The New York City Council celebrates funding for AAPI curriculum in public schools Credit: John McCarten/NYC Council Media Unit

Growing up in New Jersey, Shreya Sunderram did not learn about Asian American and Pacific Islander history until she attended Barnard College. 

Now she’s spearheading an effort to change that, at least for New York City schoolchildren. An Indian American and doctoral candidate for Urban Education at the CUNY Graduate Center, Sunderram also serves as the director of the Localized History Project at the Asian American/Asian Research Institute at CUNY. The initiative seeks to create and establish a local community and youth driven AANHPI history curriculum in New York City.

Earlier this month, the New York City Council approved the Education Equity Action Plan to allocate $2.5 million in funding for an AAPI curriculum in the 2026 budget.

Members of the Localized History Project were at the steps of City Hall to advocate for more funding for an AAPI curriculum.
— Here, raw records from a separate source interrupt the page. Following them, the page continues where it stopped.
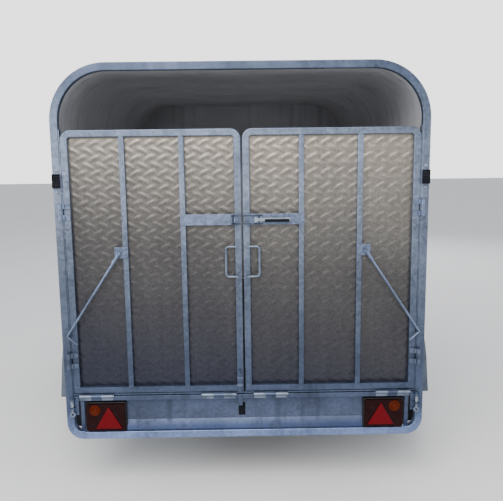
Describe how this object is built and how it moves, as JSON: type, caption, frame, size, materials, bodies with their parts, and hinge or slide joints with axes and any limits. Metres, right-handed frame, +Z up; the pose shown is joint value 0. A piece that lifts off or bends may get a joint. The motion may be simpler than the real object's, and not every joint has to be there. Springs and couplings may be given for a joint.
{
  "type": "livestock trailer",
  "caption": "Closed galvanised box trailer for live animals, twin axle, with a drop-down rear ramp that carries side-hinged gate leaves, drawbar, ball coupling and jockey wheel.",
  "frame": {"origin": "on the ground, under the centre of the overall box", "axes": "+Y forward towards the towing vehicle, +X to the right as seen from behind, +Z up"},
  "size_m": [2.37, 4.276, 2.255],
  "materials": {
    "galvanised_steel": "hot-dip galvanised, spangled",
    "zinc_sheet": "embossed, half bright",
    "bright_zinc": "zinc plated",
    "tyre_rubber": "matt",
    "black_rubber": "matt",
    "red_lens": "gloss",
    "amber_lens": "gloss",
    "lamp_black": "matt",
    "wheel_paint": "silver paint",
    "deck_ply": "phenolic-faced plywood",
    "cast_black": "black paint"
  },
  "bodies": {
    "trailer": {"axle_beams": "galvanised_steel", "body_hoops": "galvanised_steel", "bolt_brackets": "galvanised_steel", "bolt_springs": "bright_zinc", "buffers_and_flaps": "black_rubber", "bumper_tube": "galvanised_steel", "chassis_frame": "galvanised_steel", "coupling_head": "cast_black", "drawbar_tubes": "galvanised_steel", "floor_board": "deck_ply", "front_panel": "zinc_sheet", "gaiter": "black_rubber", "jockey_clamp": "galvanised_steel", "jockey_tube": "galvanised_steel", "lamp_housings": "lamp_black", "lamp_lenses_amber": "amber_lens", "lamp_lenses_red": "red_lens", "mudguards": "galvanised_steel", "overrun_housing": "cast_black", "post_screws": "bright_zinc", "rear_arch": "galvanised_steel", "rear_posts": "galvanised_steel", "roof_shell": "zinc_sheet", "side_panels": "zinc_sheet", "sill_beam": "galvanised_steel", "sill_hinge_leaves": "galvanised_steel", "sill_hinge_pins": "bright_zinc", "sill_panel": "galvanised_steel", "stay_keepers": "galvanised_steel", "vent_bars": "galvanised_steel"},
    "ramp": {"ramp_carrier": "galvanised_steel"},
    "left_gate": {"left_leaf_frame": "galvanised_steel", "left_leaf_sheet": "zinc_sheet", "left_leaf_fittings": "galvanised_steel", "left_handle": "galvanised_steel"},
    "right_gate": {"right_leaf_frame": "galvanised_steel", "right_leaf_sheet": "zinc_sheet", "right_leaf_fittings": "galvanised_steel", "right_handle": "galvanised_steel"},
    "left_stay_rod": {"left_stay": "bright_zinc"},
    "right_stay_rod": {"right_stay": "bright_zinc"},
    "latch_arm": {"latch_lever": "bright_zinc"},
    "latch_link": {"latch_loop": "bright_zinc"},
    "gate_bolt": {"drop_bolt": "bright_zinc"},
    "left_corner_bolt": {"left_spring_bolt": "bright_zinc"},
    "right_corner_bolt": {"right_spring_bolt": "bright_zinc"},
    "jockey_inner": {"jockey_leg": "galvanised_steel"},
    "jockey_handle": {"jockey_crank": "bright_zinc"},
    "jockey_swivel": {"jockey_fork": "galvanised_steel"},
    "jockey_roller": {"jockey_wheel": "tyre_rubber"},
    "coupling_lever": {"coupling_handle": "cast_black"},
    "brake_lever": {"handbrake_lever": "cast_black"},
    "rear_left_road_wheel": {"rear_left_wheel": "wheel_paint", "rear_left_tyre": "tyre_rubber"},
    "rear_right_road_wheel": {"rear_right_wheel": "wheel_paint", "rear_right_tyre": "tyre_rubber"},
    "front_left_road_wheel": {"front_left_wheel": "wheel_paint", "front_left_tyre": "tyre_rubber"},
    "front_right_road_wheel": {"front_right_wheel": "wheel_paint", "front_right_tyre": "tyre_rubber"}
  },
  "joints": [
    {"name": "ramp_fold", "type": "hinge", "parent": "trailer", "child": "ramp", "pos_m": [0, -2.115, 0.543], "axis": [1, 0, 0], "range_deg": [0, 112]},
    {"name": "left_gate_swing", "type": "hinge", "parent": "ramp", "child": "left_gate", "pos_m": [-0.917, -2.121, 0.739], "axis": [0, 0, -1], "range_deg": [0, 180]},
    {"name": "left_stay_swing", "type": "hinge", "parent": "left_gate", "child": "left_stay_rod", "pos_m": [-0.629, -2.125, 1.31], "axis": [0, -1, 0], "range_deg": [0, 33]},
    {"name": "left_bolt_pull", "type": "slide", "parent": "trailer", "child": "left_corner_bolt", "axis": [0, 0, 1], "range_m": [-0.02, 0], "stiffness_N_per_m": 400, "springref_m": 0.02, "deforming": ["bolt_springs"]},
    {"name": "right_gate_swing", "type": "hinge", "parent": "ramp", "child": "right_gate", "pos_m": [0.917, -2.121, 0.739], "axis": [0, 0, 1], "range_deg": [0, 180]},
    {"name": "right_stay_swing", "type": "hinge", "parent": "right_gate", "child": "right_stay_rod", "pos_m": [0.629, -2.125, 1.31], "axis": [0, 1, 0], "range_deg": [0, 33]},
    {"name": "right_bolt_pull", "type": "slide", "parent": "trailer", "child": "right_corner_bolt", "axis": [0, 0, 1], "range_m": [-0.02, 0], "stiffness_N_per_m": 400, "springref_m": 0.02, "deforming": ["bolt_springs"]},
    {"name": "latch_lever_swing", "type": "hinge", "parent": "right_gate", "child": "latch_arm", "pos_m": [0.07, -2.127, 1.474], "axis": [0, 0, -1], "range_deg": [0, 150]},
    {"name": "latch_loop_swing", "type": "hinge", "parent": "latch_arm", "child": "latch_link", "pos_m": [0.095, -2.127, 1.474], "axis": [0, 0, -1], "range_deg": [-150, 0]},
    {"name": "drop_bolt_lift", "type": "slide", "parent": "left_gate", "child": "gate_bolt", "axis": [0, 0, 1], "range_m": [0, 0.05]},
    {"name": "rear_left_wheel_spin", "type": "hinge", "parent": "trailer", "child": "rear_left_road_wheel", "pos_m": [-1.072, -1.045, 0.295], "axis": [1, 0, 0], "continuous": true},
    {"name": "rear_right_wheel_spin", "type": "hinge", "parent": "trailer", "child": "rear_right_road_wheel", "pos_m": [1.072, -1.045, 0.295], "axis": [1, 0, 0], "continuous": true},
    {"name": "front_left_wheel_spin", "type": "hinge", "parent": "trailer", "child": "front_left_road_wheel", "pos_m": [-1.072, -0.295, 0.295], "axis": [1, 0, 0], "continuous": true},
    {"name": "front_right_wheel_spin", "type": "hinge", "parent": "trailer", "child": "front_right_road_wheel", "pos_m": [1.072, -0.295, 0.295], "axis": [1, 0, 0], "continuous": true},
    {"name": "jockey_leg_wind", "type": "slide", "parent": "trailer", "child": "jockey_inner", "axis": [0, 0, 1], "range_m": [0, 0.14]},
    {"name": "jockey_crank_turn", "type": "hinge", "parent": "trailer", "child": "jockey_handle", "pos_m": [-0.205, 1.505, 0.83], "axis": [0, 0, 1], "range_deg": [0, 6301]},
    {"name": "jockey_fork_swivel", "type": "hinge", "parent": "jockey_inner", "child": "jockey_swivel", "pos_m": [-0.205, 1.505, 0.214], "axis": [0, 0, 1], "continuous": true},
    {"name": "jockey_wheel_spin", "type": "hinge", "parent": "jockey_swivel", "child": "jockey_roller", "pos_m": [-0.205, 1.471, 0.1], "axis": [1, 0, 0], "continuous": true},
    {"name": "coupling_handle_lift", "type": "hinge", "parent": "trailer", "child": "coupling_lever", "pos_m": [0, 2.033, 0.5213], "axis": [1, 0, 0], "range_deg": [0, 45]},
    {"name": "handbrake_pull", "type": "hinge", "parent": "trailer", "child": "brake_lever", "pos_m": [0.0675, 1.685, 0.5133], "axis": [-1, 0, 0], "range_deg": [0, 70]}
  ],
  "couplings": [
    {"joint": "latch_loop_swing", "follows": "latch_lever_swing", "ratio": -1},
    {"joint": "jockey_crank_turn", "follows": "jockey_leg_wind", "rad_per_m": 785.4}
  ]
}
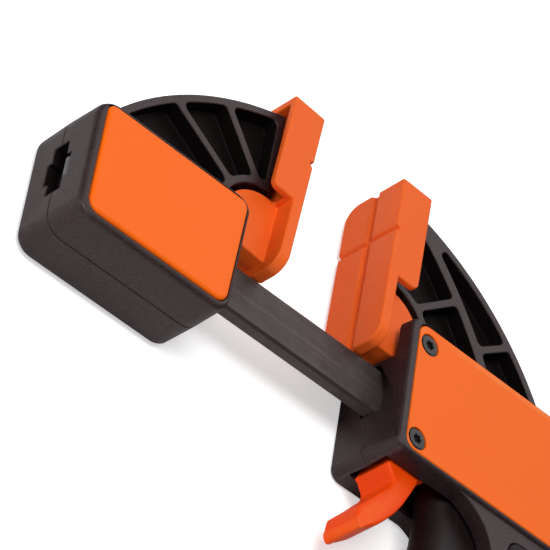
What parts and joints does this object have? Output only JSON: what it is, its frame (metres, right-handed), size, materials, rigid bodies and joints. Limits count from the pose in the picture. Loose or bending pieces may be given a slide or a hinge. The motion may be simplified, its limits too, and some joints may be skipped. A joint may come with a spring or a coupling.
{
  "type": "quick release bar clamp",
  "caption": "One-handed bar clamp with fixed and sliding jaws, tilting pads, squeeze trigger and release lever on a flat bar.",
  "frame": {"origin": "on the outer face of the fixed jaw's lower side plate, straight under the bar's axis, near the middle of the fixed jaw's block", "axes": "+X along the bar from the fixed jaw to the tail, +Y from the bar to the jaw tips, +Z from the side it lies on to the side that faces up"},
  "size_m": [0.364, 0.2003, 0.035],
  "materials": {
    "black_nylon": "fine spark-eroded grain, matt",
    "grip_rubber": "soft matt",
    "orange_plastic": "satin",
    "orange_pad": "firm soft-touch, matt",
    "bar_steel": "satin dark phosphate with fine scratches",
    "zinc_steel": "zinc plated",
    "spring_steel": "hardened, oiled",
    "black_steel": "black oxide"
  },
  "bodies": {
    "fixed_jaw": {"bar": "bar_steel", "bar_end_stop": "zinc_steel", "fixed_jaw_near_shell": "black_nylon", "fixed_jaw_far_shell": "black_nylon", "fixed_jaw_near_plate": "orange_plastic", "fixed_jaw_far_plate": "orange_plastic", "bar_retaining_pin": "zinc_steel", "bar_retaining_clip": "spring_steel", "fixed_jaw_screws": "zinc_steel", "fixed_pad_pin": "zinc_steel"},
    "fixed_pad": {"fixed_pad": "orange_pad"},
    "moving_jaw": {"moving_jaw_near_shell": "black_nylon", "moving_jaw_far_shell": "black_nylon", "moving_jaw_near_plate": "orange_plastic", "moving_jaw_far_plate": "orange_plastic", "plate_screws": "black_steel", "shell_screws": "zinc_steel", "shell_nuts": "zinc_steel", "handle_near_grip": "grip_rubber", "handle_far_grip": "grip_rubber", "front_bar_guide": "black_nylon", "rear_bar_guide": "black_nylon", "moving_pad_pin": "zinc_steel", "brake_spring": "spring_steel", "drive_spring": "spring_steel", "release_lever_pin": "zinc_steel", "trigger_pin": "zinc_steel"},
    "moving_pad": {"moving_pad": "orange_pad"},
    "brake_plate": {"brake_plate": "spring_steel"},
    "release_lever": {"release_lever": "orange_plastic"},
    "drive_plates": {"drive_plates": "spring_steel"},
    "trigger": {"trigger": "black_nylon"}
  },
  "joints": [
    {"name": "jaw_slide", "type": "slide", "parent": "fixed_jaw", "child": "moving_jaw", "axis": [1, 0, 0], "range_m": [-0.0388, 0.1084]},
    {"name": "fixed_pad_tilt", "type": "hinge", "parent": "fixed_jaw", "child": "fixed_pad", "pos_m": [0.0495, 0.025, 0.0175], "axis": [0, 0, 1], "range_deg": [0, 3.9]},
    {"name": "moving_pad_tilt", "type": "hinge", "parent": "moving_jaw", "child": "moving_pad", "pos_m": [0.11147, 0.025, 0.0175], "axis": [0, 0, 1], "range_deg": [-1, 2]},
    {"name": "trigger_pull", "type": "hinge", "parent": "moving_jaw", "child": "trigger", "pos_m": [0.15007, 0.0188, 0.0175], "axis": [0, 0, 1], "range_deg": [0, 11], "stiffness_Nm_per_rad": 1, "springref_deg": -8.59},
    {"name": "drive_stroke", "type": "slide", "parent": "moving_jaw", "child": "drive_plates", "axis": [1, 0, 0], "range_m": [0, 0.0058], "deforming": ["drive_spring"]},
    {"name": "release_pull", "type": "hinge", "parent": "moving_jaw", "child": "release_lever", "pos_m": [0.13107, -0.025, 0.0175], "axis": [0, 0, 1], "range_deg": [0, 15], "stiffness_Nm_per_rad": 0.3, "springref_deg": -8.59},
    {"name": "brake_tilt", "type": "hinge", "parent": "moving_jaw", "child": "brake_plate", "pos_m": [0.13607, 0.0165, 0.0175], "axis": [0, 0, 1], "range_deg": [-3.05, 0]}
  ],
  "couplings": [
    {"joint": "drive_stroke", "follows": "trigger_pull", "m_per_rad": 0.03},
    {"joint": "brake_tilt", "follows": "release_pull", "ratio": -0.2}
  ]
}
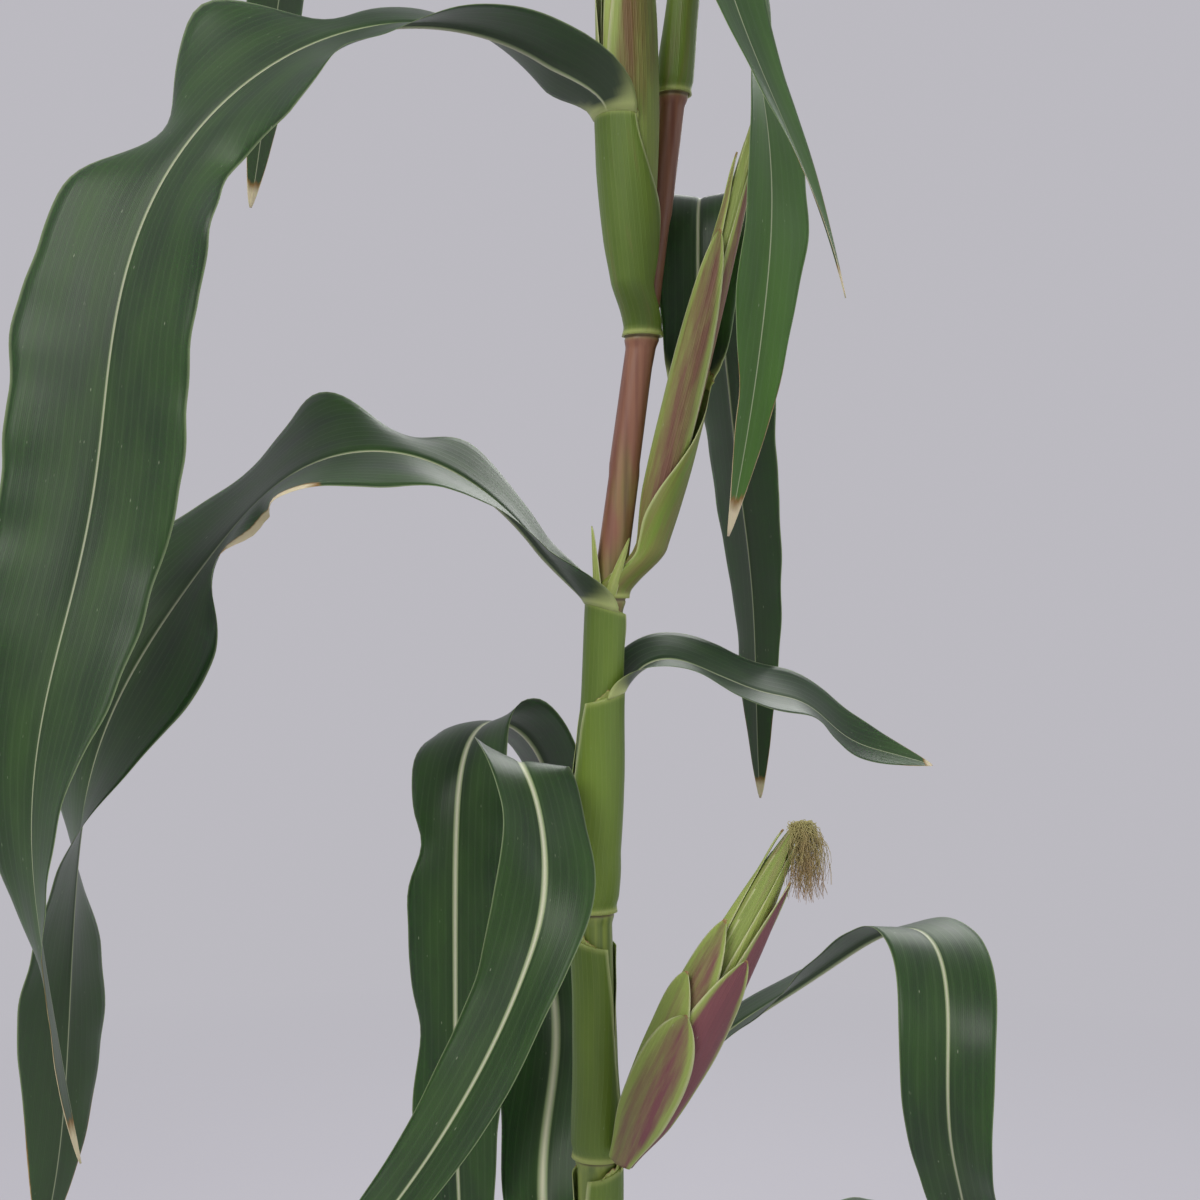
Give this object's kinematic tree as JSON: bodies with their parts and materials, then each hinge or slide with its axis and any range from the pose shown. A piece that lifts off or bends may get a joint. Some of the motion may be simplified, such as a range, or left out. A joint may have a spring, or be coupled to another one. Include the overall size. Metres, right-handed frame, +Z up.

Sunderram says there are plans to test out the Localized History Project curriculum in some NYC public schools this fall.

The New York City Council celebrates funding for AAPI curriculum in public schools Credit: John McCarten/NYC Council Media Unit

“History curriculum and classrooms rarely center the experiences of many of our immigrant origin youth or young people whose families are of immigrant origin,” says Sunderram, who also taught in New York City public schools.

The Hidden Voices: Asian American and Pacific Islanders in the United States curriculum, which focuses on national AAPI history, piloted in NYC schools in 2022 and launched officially in 2024. This new project takes on a more local perspective. 

The localized approach aims “to ensure that local New York City history is being incorporated and included and centered in the curriculum,” according to Sunderram.

The project recruited youth researchers and students across NYC to draw from their experiences in the classroom. They also collaborated with local organizations such as the Indo-Caribbean-founded Caribbean Equality Project in Richmond Hill, Queens. Indo-Caribbean history will be incorporated in a broader AAPI curriculum. “They’re often a community that is ignored when it comes to the broader narrative of what it means to be Asian American in America,” says Sunderram.

The issues hidden by the model minority myth

A 2023 Pew Research Center study found that the majority of Asian Americans have been stereotyped as model minorities. And yet, Sunderram notes many Asian Americans in NYC are poor; a 2022 Columbia University report found that almost a quarter of the city’s Asian population lives in poverty.

“We often ignore the fact that there’s a massive proportion of our community suffering in poverty that need language access, that need support, that need policies tailored towards them,” she says. “Because we don’t disaggregate our data, and because we don’t talk about it, and we don’t, you know, uplift our histories, and we’re not made aware of these things.”

The youth researchers are part of the project focused on capturing the working class labor movements in NYC, such as Chinatown hunger strikes and garment strikes that happened throughout the 70s, the 90s, and even early 2000s. Their work also highlighted the solidarity among Asians, Black Americans and Latinos in the city. 

Photo from A Chinese Latino Migration Archive Credit: Clarissa Kunizaki / Localized History Project

Sunderram refers to herself as an ally with youth researchers in the forefront.

“I’m not a public school student in New York City. I never went to the New York City public schools. They’re the experts on that. They’re the experts in what the gaps are, right?,” she says. “They’re actively experiencing history curriculum that is omitting their community’s histories. And so it’s about ensuring that we are learning actively from one another, honoring each other’s expertise, and contributing as much as we possibly can to our joint effort.”

The Localized History Project is empowering students to hone their voices to diversify how  history is taught in more accessible mediums that would resonate with students better. The youth researchers found creative pathways, from zines to oral history interviews to collages.

One researcher, Clarissa Kunizaki from Brooklyn Tech High School, created a project called “A Chinese Latino Migration Archive.” Drawing inspiration from her mixed heritage, she gathered documents to show how the Asian and Latinos diaspora in the city have historically intersected and intertwined. Soriya Potter, a Khmer American student from Queens, made a zine about “the histories, displacements, and resistance of the Khmer Refugee community of New York.”